▶ [DATASET SECTION]
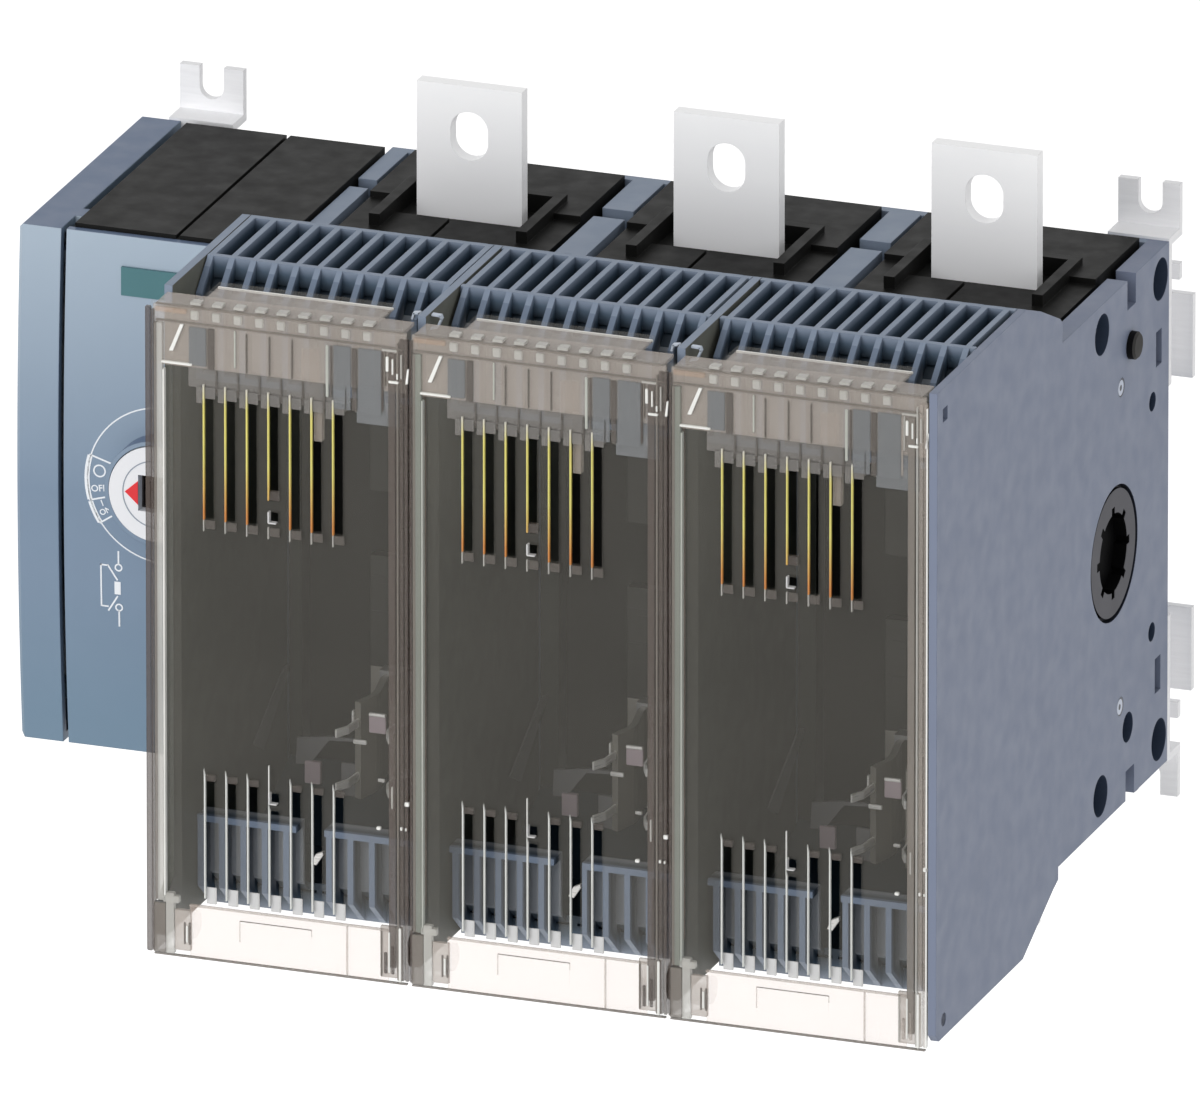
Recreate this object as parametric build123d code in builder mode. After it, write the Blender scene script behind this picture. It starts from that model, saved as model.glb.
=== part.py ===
"""Three-pole fuse switch disconnector with a rotary mechanism and hinged fuse covers.

Frame: X runs along the poles, Y runs back to the wall, Z is up. The mounting plane is Y = 0.
X = 0 is the boundary between the first and second pole, Z = 0 is the middle of the base.
Depths are counted forward from the back of the housing, so a depth d lies at Y = -(standoff + d).
"""

from build123d import *
from math import atan2, cos, degrees, pi, radians, sin, sqrt, tan
import os

os.makedirs("parts", exist_ok=True)

# Poles and base
pole_pitch = 96.0
half_height = 97.0
base_depth = 112.0
standoff = 14.0
back_wall = 4.0
left_wall = 7.0
partition = 11.6
right_wall = 7.5
left_margin = 1.2
right_margin = 1.0
notch_depth = 35.0
notch_width = 9.0
notch_deep = 11.0
fit_gap = 0.3
running_gap = 0.05

# Pole shells
shell_gap = 2.9
shell_wall = 3.0
shell_roof = 4.0
shell_back_rise = 1.5
shell_front_drop = 0.7
shell_step_depth = 50.0
seam_offset = -4.5
seam_groove = 1.4
seam_groove_deep = 1.5
collar_room = 5.8
collar_arm = 4.0
collar_back_reach = 17.0
collar_front_reach = 25.0
collar_rise = 3.8
pocket_reach = 9.0
pocket_floor_thick = 1.7

# Terminals
terminal_width = 39.4
terminal_thick = 5.6
terminal_depth = 53.0
terminal_reach = 47.0
terminal_inner_end = 58.0
terminal_hole_inset = 18.5
terminal_hole_width = 14.0
terminal_hole_length = 18.0

# Switching shaft, rotors and contacts
shaft_depth = 57.0
shaft_square = 14.0
shaft_journal_step = 0.1
shaft_stub = 1.0
shaft_pass_radius = 12.0
rotor_radius = 26.0
rotor_end_gap = 6.3
rotor_hub_radius = 14.0
blade_reach = 18.0
blade_inner_radius = 12.0
blade_thick = 3.0
knife_thick = 4.0
knife_width = 12.0
knife_clear = 3.0
jaw_knife_low = 12.0
jaw_knife_width = 14.0
blade_start = 15.0
blade_sweep = 85.0

# Fuse contacts
strip_half_width = 15.0
strip_thick = 4.0
jaw_low = 54.0
jaw_long = 36.0
jaw_root_half = 8.0
jaw_leg = 2.5
jaw_pinch_half = 2.9
jaw_reach = 36.0
jaw_bend_share = 0.25
jaw_pinch_share = 0.62
jaw_flare_share = 0.74
jaw_tip_share = 0.97
jaw_sink = 1.0
band_thick = 1.5
band_width = 6.0

# Dial and drive
dial_offset = 39.8
dial_z = 6.8
dial_travel = 25.0
dial_radius = 17.7
dial_rise = 13.0
dial_thick = 4.0
dial_proud = 0.5
dial_collar_wall = 1.6
socket_square = 12.4
socket_step = 0.5
socket_long = 30.0
sleeve_radius = 11.0
sleeve_tail = 2.0
sleeve_pass_gap = 2.0
pointer_tip = 11.6
pointer_half = 4.4
pointer_thick = 0.3
crank_radius = 24.0
crank_gap = 4.0
crank_thick = 6.0
crank_hub_wall = 4.0
crank_eye_wall = 4.0
pin_radius = 4.0
pin_long = 14.0
pin_end_gap = 2.0
slot_clear = 0.15
gear_module = 1.75
gear_teeth = 16
gear_width = 8.0
gear_backlash = 0.2
gear_addendum_share = 0.86
gear_dedendum_share = 1.25
pressure_angle = 20.0
rack_addendum = 1.5
rack_dedendum = 1.9
rack_back = 3.1
rack_teeth_below = 4
rack_teeth_above = 2
rail_thick = 2.5
rail_half_height = 50.0
slide_half_height = 30.0
slide_front_half_width = 9.0
slide_thick = 14.0
bearing_gap = 4.0
bearing_thick = 3.0
bearing_half_height = 88.0
spring_radius = 6.0
spring_wire = 1.8
spring_turns = 9

# Mechanism module
module_width = 95.8
module_lift = 2.0
side_shell_width = 16.0
side_shell_chamfer = 1.5
side_boss_radius = 4.0
side_boss_inset = 15.0
module_groove = 2.0
front_plate_gap = 1.4
front_rise = 8.0
front_bow = 4.0
front_thick = 3.0
latch_depth = 98.0
latch_long = 8.0
latch_high = 5.0
black_inset = 2.0
black_seam_offset = 38.5
black_wall = 3.0
black_rise = 1.5
black_front_gap = 0.2
rear_rebate = 5.0
label_drop = 11.0
label_high = 10.5
label_width = 44.0
label_shift = 5.0
label_seat = 0.4
label_thick = 1.5

# Fuse block
panel_thick = 3.0
panel_proud = 0.8
block_rise = 25.0
block_drop = 21.5
compartment_depth = 130.0
partition_setback = 14.0
hinge_setback = 8.0
hinge_lift = 6.5
hinge_boss = 5.3
stub_radius = 2.4
panel_corner = 3.0
shoulder_step = 7.6
shoulder_points = [(2.7, 9.8), (23.0, 19.4)]
shoulder_run = 38.0
skirt_points = [(2.7, 4.7), (7.8, 6.6)]
skirt_run = 39.6

# Right side panel and coupling
coupling_flange_radius = 23.2
coupling_journal_radius = 20.0
coupling_ring_gap = 1.5
coupling_recess = 3.0
coupling_sink = 0.3
coupling_floor = 0.7
star_radius = 14.5
star_notch_deep = 2.5
star_notches = 8
star_notch_width = 3.2
star_deep = 5.0
corner_hole_inset = 11.0
rear_hole_depth = 9.0
rear_hole_radius = 7.7
middle_hole_depth = 70.5
middle_hole_radius = 7.5
lower_hole_depth = 42.0
lower_hole_z = -70.0
lower_hole_radius = 5.5
guide_hole_depth = 17.0
guide_hole_z = 43.0
guide_hole_radius = 3.5
rear_window_depth = 10.5
rear_window_z = 61.0
rear_window_width = 6.0
rear_window_high = 13.0
front_window = 5.0
plug_depth = 40.0
plug_z = 72.0
plug_radius = 5.0
plug_clear = 0.1
plug_proud = 3.0
plug_chamfer = 0.8
plug_sink = 0.5
panel_screw_depth = 50.0
panel_screw_z = 59.5
panel_screw_radius = 3.4
panel_screw_long = 4.0
panel_screw_clear = 0.1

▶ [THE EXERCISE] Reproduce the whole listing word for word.

▶ [RESULT FOR THIS EXERCISE]
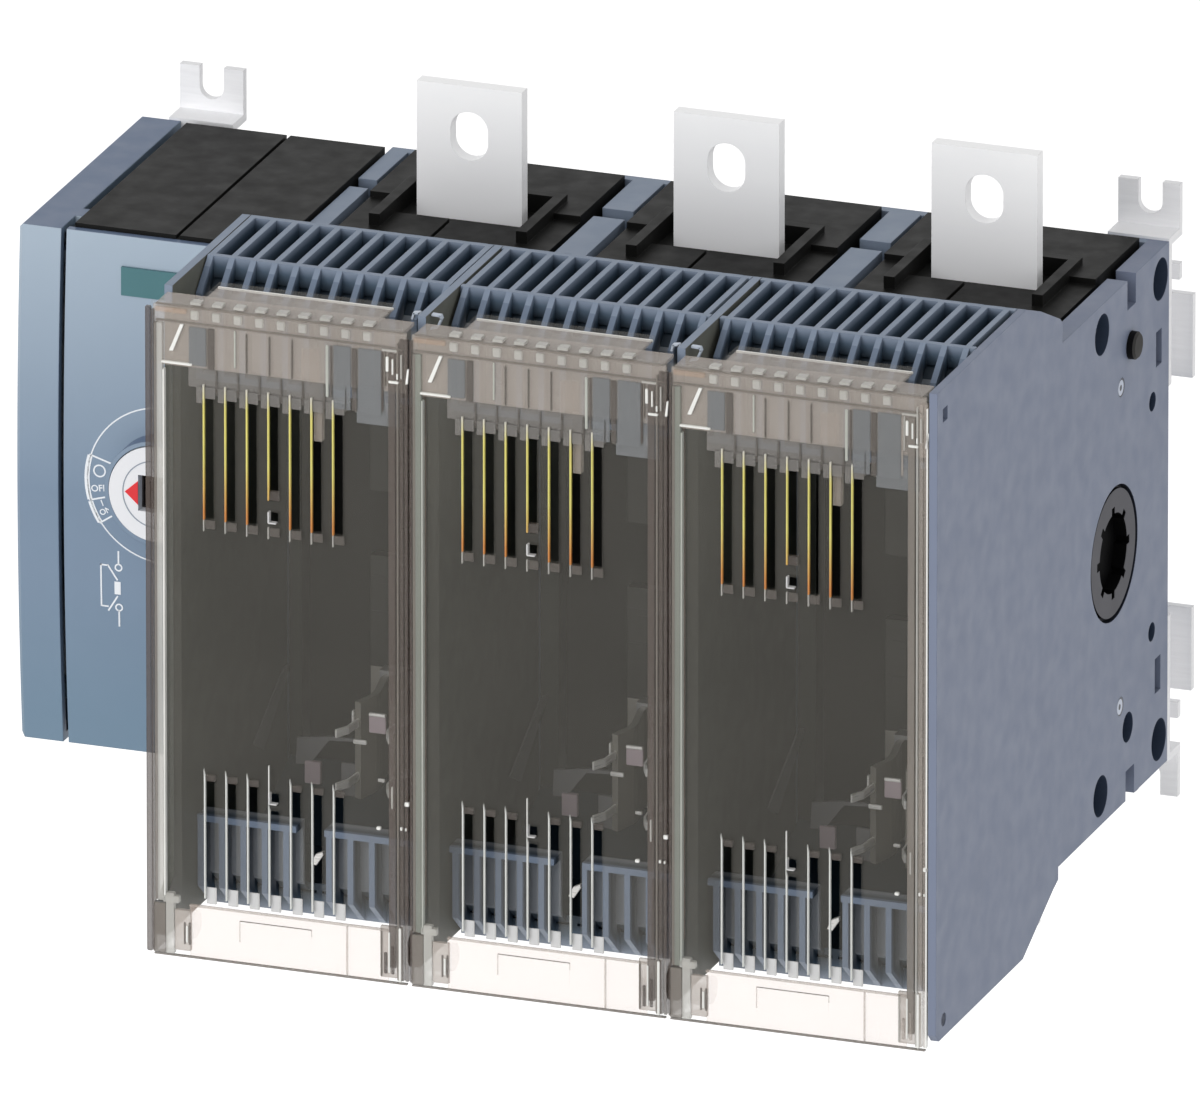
Recreate this object as parametric build123d code in builder mode. After it, write the Blender scene script behind this picture. It starts from that model, saved as model.glb.
=== part.py ===
"""Three-pole fuse switch disconnector with a rotary mechanism and hinged fuse covers.

Frame: X runs along the poles, Y runs back to the wall, Z is up. The mounting plane is Y = 0.
X = 0 is the boundary between the first and second pole, Z = 0 is the middle of the base.
Depths are counted forward from the back of the housing, so a depth d lies at Y = -(standoff + d).
"""

from build123d import *
from math import atan2, cos, degrees, pi, radians, sin, sqrt, tan
import os

os.makedirs("parts", exist_ok=True)

# Poles and base
pole_pitch = 96.0
half_height = 97.0
base_depth = 112.0
standoff = 14.0
back_wall = 4.0
left_wall = 7.0
partition = 11.6
right_wall = 7.5
left_margin = 1.2
right_margin = 1.0
notch_depth = 35.0
notch_width = 9.0
notch_deep = 11.0
fit_gap = 0.3
running_gap = 0.05

# Pole shells
shell_gap = 2.9
shell_wall = 3.0
shell_roof = 4.0
shell_back_rise = 1.5
shell_front_drop = 0.7
shell_step_depth = 50.0
seam_offset = -4.5
seam_groove = 1.4
seam_groove_deep = 1.5
collar_room = 5.8
collar_arm = 4.0
collar_back_reach = 17.0
collar_front_reach = 25.0
collar_rise = 3.8
pocket_reach = 9.0
pocket_floor_thick = 1.7

# Terminals
terminal_width = 39.4
terminal_thick = 5.6
terminal_depth = 53.0
terminal_reach = 47.0
terminal_inner_end = 58.0
terminal_hole_inset = 18.5
terminal_hole_width = 14.0
terminal_hole_length = 18.0

# Switching shaft, rotors and contacts
shaft_depth = 57.0
shaft_square = 14.0
shaft_journal_step = 0.1
shaft_stub = 1.0
shaft_pass_radius = 12.0
rotor_radius = 26.0
rotor_end_gap = 6.3
rotor_hub_radius = 14.0
blade_reach = 18.0
blade_inner_radius = 12.0
blade_thick = 3.0
knife_thick = 4.0
knife_width = 12.0
knife_clear = 3.0
jaw_knife_low = 12.0
jaw_knife_width = 14.0
blade_start = 15.0
blade_sweep = 85.0

# Fuse contacts
strip_half_width = 15.0
strip_thick = 4.0
jaw_low = 54.0
jaw_long = 36.0
jaw_root_half = 8.0
jaw_leg = 2.5
jaw_pinch_half = 2.9
jaw_reach = 36.0
jaw_bend_share = 0.25
jaw_pinch_share = 0.62
jaw_flare_share = 0.74
jaw_tip_share = 0.97
jaw_sink = 1.0
band_thick = 1.5
band_width = 6.0

# Dial and drive
dial_offset = 39.8
dial_z = 6.8
dial_travel = 25.0
dial_radius = 17.7
dial_rise = 13.0
dial_thick = 4.0
dial_proud = 0.5
dial_collar_wall = 1.6
socket_square = 12.4
socket_step = 0.5
socket_long = 30.0
sleeve_radius = 11.0
sleeve_tail = 2.0
sleeve_pass_gap = 2.0
pointer_tip = 11.6
pointer_half = 4.4
pointer_thick = 0.3
crank_radius = 24.0
crank_gap = 4.0
crank_thick = 6.0
crank_hub_wall = 4.0
crank_eye_wall = 4.0
pin_radius = 4.0
pin_long = 14.0
pin_end_gap = 2.0
slot_clear = 0.15
gear_module = 1.75
gear_teeth = 16
gear_width = 8.0
gear_backlash = 0.2
gear_addendum_share = 0.86
gear_dedendum_share = 1.25
pressure_angle = 20.0
rack_addendum = 1.5
rack_dedendum = 1.9
rack_back = 3.1
rack_teeth_below = 4
rack_teeth_above = 2
rail_thick = 2.5
rail_half_height = 50.0
slide_half_height = 30.0
slide_front_half_width = 9.0
slide_thick = 14.0
bearing_gap = 4.0
bearing_thick = 3.0
bearing_half_height = 88.0
spring_radius = 6.0
spring_wire = 1.8
spring_turns = 9

# Mechanism module
module_width = 95.8
module_lift = 2.0
side_shell_width = 16.0
side_shell_chamfer = 1.5
side_boss_radius = 4.0
side_boss_inset = 15.0
module_groove = 2.0
front_plate_gap = 1.4
front_rise = 8.0
front_bow = 4.0
front_thick = 3.0
latch_depth = 98.0
latch_long = 8.0
latch_high = 5.0
black_inset = 2.0
black_seam_offset = 38.5
black_wall = 3.0
black_rise = 1.5
black_front_gap = 0.2
rear_rebate = 5.0
label_drop = 11.0
label_high = 10.5
label_width = 44.0
label_shift = 5.0
label_seat = 0.4
label_thick = 1.5

# Fuse block
panel_thick = 3.0
panel_proud = 0.8
block_rise = 25.0
block_drop = 21.5
compartment_depth = 130.0
partition_setback = 14.0
hinge_setback = 8.0
hinge_lift = 6.5
hinge_boss = 5.3
stub_radius = 2.4
panel_corner = 3.0
shoulder_step = 7.6
shoulder_points = [(2.7, 9.8), (23.0, 19.4)]
shoulder_run = 38.0
skirt_points = [(2.7, 4.7), (7.8, 6.6)]
skirt_run = 39.6

# Right side panel and coupling
coupling_flange_radius = 23.2
coupling_journal_radius = 20.0
coupling_ring_gap = 1.5
coupling_recess = 3.0
coupling_sink = 0.3
coupling_floor = 0.7
star_radius = 14.5
star_notch_deep = 2.5
star_notches = 8
star_notch_width = 3.2
star_deep = 5.0
corner_hole_inset = 11.0
rear_hole_depth = 9.0
rear_hole_radius = 7.7
middle_hole_depth = 70.5
middle_hole_radius = 7.5
lower_hole_depth = 42.0
lower_hole_z = -70.0
lower_hole_radius = 5.5
guide_hole_depth = 17.0
guide_hole_z = 43.0
guide_hole_radius = 3.5
rear_window_depth = 10.5
rear_window_z = 61.0
rear_window_width = 6.0
rear_window_high = 13.0
front_window = 5.0
plug_depth = 40.0
plug_z = 72.0
plug_radius = 5.0
plug_clear = 0.1
plug_proud = 3.0
plug_chamfer = 0.8
plug_sink = 0.5
panel_screw_depth = 50.0
panel_screw_z = 59.5
panel_screw_radius = 3.4
panel_screw_long = 4.0
panel_screw_clear = 0.1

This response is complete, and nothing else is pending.